We have had 139 responses to our survey as of the end of April 2020.

Loss figures from the 120 people who have lost work:

Cumulative number of weeks lost: 1,254.

Cumulative financial loss: $3,249,166.70.

Our survey covered a range of jobs that people in post-production do, including graders, animators, post-production supervisors, but the majority of respondents were Editors - 80%, and Assistant Editors - 15%.

People reported that they were working as PAYG, PTY LTD companies and ABN/sole traders.

20% of respondents worked as both ABN and PAYG throughout the year.

In terms of work losses, 43% had lost all their work and 37% had lost some work.
Only 7% people were still working at the work place.

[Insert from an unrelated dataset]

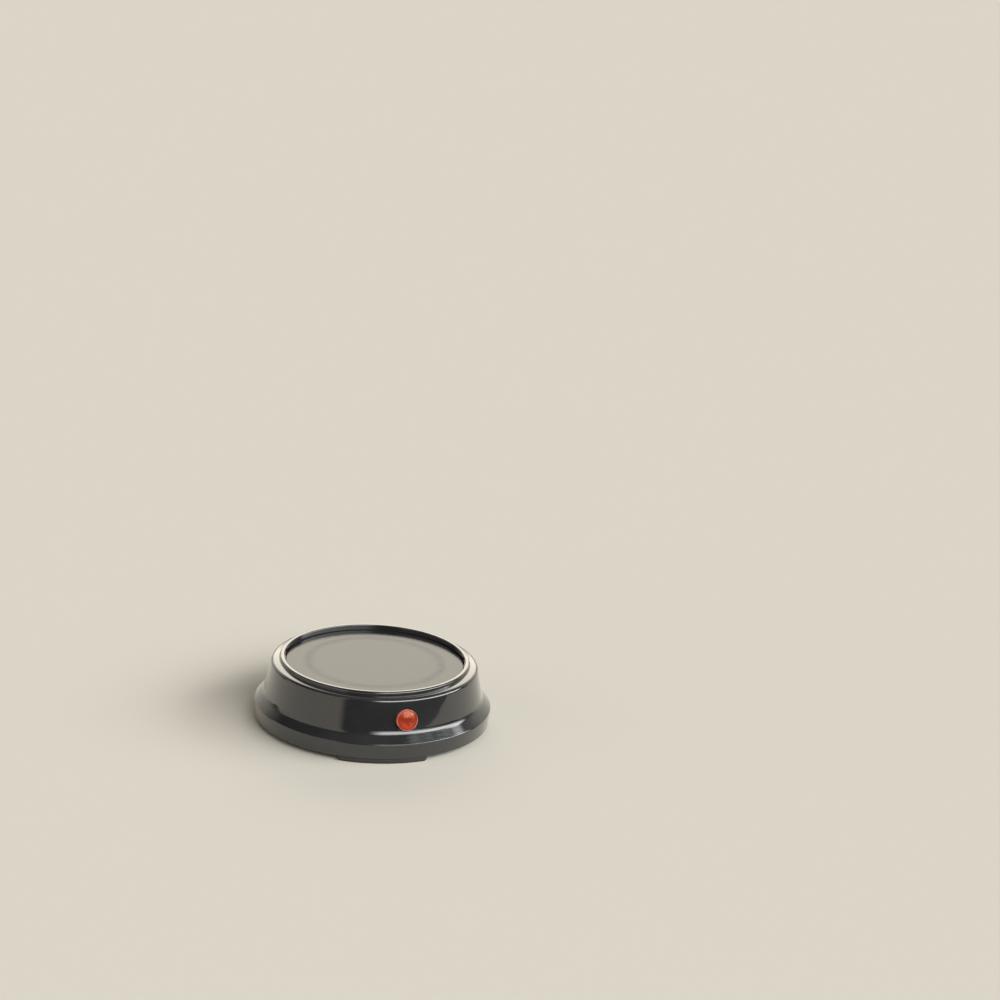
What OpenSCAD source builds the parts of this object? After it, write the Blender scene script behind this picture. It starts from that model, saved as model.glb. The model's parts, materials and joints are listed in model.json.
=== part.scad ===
// Electric mug warmer: a round heated plate in a moulded housing, with a sprung and
// lit push button on the front wall, a cord gland at the back and three arc feet.
// Millimetres. +Z is up, the origin lies on the table under the plate's centre,
// and the button faces -Y. Azimuths are counted from -Y towards +X.

/* [Housing] */
// Diameter at the sharp edge of the skirt
base_d = 110; // [108:1:130]
// Height of the lower band, from its bottom rim to the sharp edge
band_h = 7; // [7:0.1:12]
// How far the band leans in towards its bottom rim
band_draft = 0.5; // [0.2:0.1:1.5]
// Rise of the skirt from the sharp edge to the foot of the wall
skirt_h = 4.3; // [4:0.1:8]
// Width of the skirt from the sharp edge in to the foot of the wall
skirt_w = 4.15; // [3.25:0.05:6]
// Height of the wall from its foot to the shoulder
wall_h = 14.95; // [14:0.05:20]
// Lean of the wall from upright, in degrees
wall_tilt = 11; // [10:1:16]
// Radius of the shoulder
shoulder_round = 1.7; // [1:0.1:3.2]
// Rise of the top from the shoulder to the collar
shoulder_rise = 0.55; // [0.2:0.05:1]
// Wall thickness of the moulding
shell_t = 2.4; // [1.8:0.1:2.8]
// Height of the collar above the top
collar_h = 1.8; // [1.2:0.1:4]
// Width of the collar's crest
collar_w = 2.2; // [1.8:0.1:3]
// Thickness of the ledge that carries the plate
ledge_t = 2; // [1.4:0.1:2.4]

/* [Warming plate] */
// Diameter of the plate
plate_d = 83; // [78:1:84]
// Depth of the plate below the collar's crest
plate_recess = 2.5; // [1.5:0.1:3]
// Thickness of the plate
plate_t = 1.2; // [1:0.1:2]
// Gap between the plate's edge and the collar
plate_gap = 0.4; // [0.3:0.05:1]
// Width of the ledge under the plate's rim
seat_w = 2.3; // [1.8:0.1:4]
// Depth of the plate's locating flange
flange_h = 1.7; // [1:0.1:2]
// Thickness of the plate's seal
gasket_t = 0.5; // [0.3:0.1:1]
// Diameter of the stud under the plate
stud_d = 4; // [3:0.5:5]

/* [Heater] */
// Thickness of each mica sheet
mica_t = 0.4; // [0.2:0.1:0.8]
// Thickness of the heating track
track_t = 0.4; // [0.2:0.1:0.8]
// Width of the heating track
track_w = 1.6; // [1:0.1:2.4]
// Number of turns of the heating track
track_turns = 6; // [4:1:7]
// Thickness of the pressure plate
pressure_t = 0.8; // [0.5:0.1:1.2]
// Thickness of the insulation
insulation_t = 3; // [2:0.5:4]
// Thickness of the heat shield
shield_t = 0.6; // [0.4:0.1:1]
// Free width between the plate's ledge and the heat shield's rim
shield_gap = 5.2; // [4.6:0.1:8]
// Width of the clamp bracket
bracket_w = 14; // [10:1:18]
// Thickness of the clamp bracket
bracket_t = 1.2; // [0.8:0.1:1.6]
// Diameter of the thermal fuse
fuse_d = 4; // [3:0.5:4.5]
// Length of the thermal fuse's body
fuse_l = 11; // [9:1:14]

/* [Button] */
// Diameter of the button's face
button_d = 10.1; // [8:0.1:10.6]
// Height of the button's face above the wall
button_proud = 1.9; // [1.6:0.1:3]
// Rise of the button's lens above its rim
button_dome = 0.5; // [0.3:0.05:0.7]
// Width of the button's rim
button_rim_w = 0.6; // [0.45:0.05:0.9]
// Height of the button's axis above the foot of the wall
button_up = 5.8; // [5.6:0.05:6.2]
// Travel of the button
button_travel = 1.5; // [0.8:0.1:1.6]
// Width of the button's stop flange
stop_w = 0.9; // [0.6:0.1:1]
// Depth of the guide behind the wall
guide_l = 7.6; // [7.4:0.1:9]
// Wire diameter of the button's spring
spring_wire = 0.5; // [0.4:0.1:0.6]
// Number of turns of the spring
spring_turns = 6; // [4:1:8]
// Width of the switch
switch_w = 8.5; // [7:0.5:10]
// Height of the switch
switch_h = 6; // [5:0.1:6.2]
// Length of the switch
switch_l = 9.3; // [8:0.1:11]

/* [Base cover] */
// Gap between the table and the band, which is the feet's height
foot_h = 2.4; // [2.2:0.1:5]
// Thickness of the cover
cover_t = 2; // [1.6:0.1:3]
// Thickness of the band's lip round the cover
lip_t = 1.3; // [1:0.1:1.4]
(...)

Of the 30% of respondents who now work from home, only 4% had always worked from home.

Approx 20% of people requested help with financial issues.

Approx 15% people requested assistance with mental health issues.

15% of people provided positive suggestions regarding ways to support yourself mentally throughout this period of time. Events and resources that people were interested in covered quite a range, but there was a strong desire for upskilling, learning about new technologies, “working from home” / remote solutions and software tutorials.

There was also a lot of interest in financial advice and working conditions, including workplace health and safety particularly with the possibility of COVID-19 being spread in airconditioned buildings. There were requests for updates on how the industry is travelling, when postponed productions will be up and running as well as a desire for networking opportunities to help get our Members job-ready for when things open up again.

Social interaction is a big thing too, with people wanting to have Zoom gatherings just to chat and chew the fat, have movie chat nights, as well as an overwhelming request for Editor Q&As, master classes with experienced Editors, including discussions across genres, from people interested in learning about editing in reality, commercials, drama and doco.

In our tips for Members, there were some wonderful messages of support from fellow Members encouraging people to stay positive and healthy, with people urging others to get out in nature, exercise and to not be afraid to reach out to friends or professionals if you need it.

So we have a LOT of things to think about while so many of us are at home!

Also a small word of warning, we are getting reports in of people being denied payment for work done prior to the COVID lockdown, and people being offered jobs at lower rates than previously expected, or agreed to, with COVID-19 being used as the reason. This is not acceptable, and we understand that as work is tight, that people may take up these offers anyway, but we ask our Members to send producers the ASE rate card before they finalise negotiations so all are aware of what the correct rate should be, and ensure that any offer that is agreed on is in writing, preferably a contract, so that they have a record of the agreed rate.

Fiona Strain ASE,
President, Australian Screen Editors Guild  

(eNews 97 - May 2020)


Stay connected. If you feel like you want to talk to someone, reach out. As much as we are isolated creatures in our work, we do actually like the interaction of others.

This time will pass and production will flourish. Take this time to focus on yourself and your loved ones.

We're all in this together.  We should look at this current COVID-19 situation and how we can prepare for similar situations in the future.  How we adapt in this COVID-19 climate and  local broadcasters' content quotas being reduced with less local content being made - how our Australia-wide screen industry can position itself to be a powerhouse in making content for global partners.

Good chance to update your showreel while you have the time.

Keep editing anything to keep your software skills up. It may be a bit of home movie, whatever.

Even though I’m lucky to have my job still for the moment, I am doing self study on the side to make myself more employable and learn new things.

Let's keep talking to each other, make our presence and current situation felt on social media, and lobby wherever we can for an equitable solution in this crisis.

Look into JobSeeker, it’s better than nothing.

Check to see if State funding bodies are making money available to individuals to use for doing courses to add skills.

If you have been freelancering/casual at a place for a number of years you might be able to apply for JobKeeper through them. I’ve applied for JobKeeper through Ch7 as I have been on their casual list since 2017.